Recent speculation surrounding a lawsuit involving Jane Street has renewed scrutiny of the market mechanics behind Bitcoin exchange-traded funds. Online discussions linked a recent Bitcoin price surge to the alleged disappearance of an intraday selling pattern, suggesting a lawsuit against Jane Street altered market behavior.
However, analysts and ETF specialists emphasize that the focus on a single firm overlooks the complex processes governing spot Bitcoin ETFs. While these ETFs track Bitcoin's spot price, their creation and redemption mechanisms allow institutional intermediaries to manage demand without immediately buying or selling Bitcoin on public exchanges.
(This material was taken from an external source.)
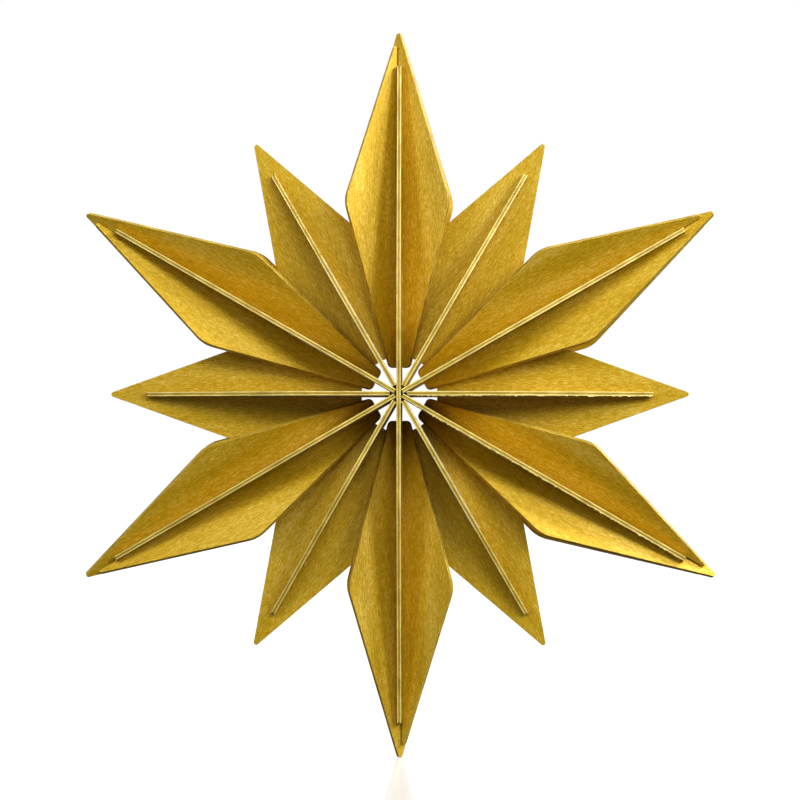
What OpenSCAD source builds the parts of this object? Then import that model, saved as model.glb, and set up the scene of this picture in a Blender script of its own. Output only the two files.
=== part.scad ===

According to experts, this process, governed by regulatory exemptions for authorized participants, creates a "grey window." This means that ETF share creation, hedging activities, and spot market transactions are not always tightly synchronized. Consequently, ETF inflows do not always translate into immediate buying pressure on the spot Bitcoin market, weakening the direct correlation between ETF demand and spot price movements.
The structure also incentivizes the use of derivatives over spot markets. Authorized participants may hedge exposure using Bitcoin futures, which often trade at a premium, and profit from the basis. This can mute rallies and amplify price swings when futures positions are adjusted, leading to sharp, sudden pullbacks that can surprise retail investors.
This behavior is legal and consistent with ETF design. Experts note it highlights how institutional trading venues, particularly futures markets, are increasingly shaping Bitcoin's price discovery, rather than spot exchanges alone. The ETF innovation, they suggest, may prioritize institutional arbitrage over direct spot market support.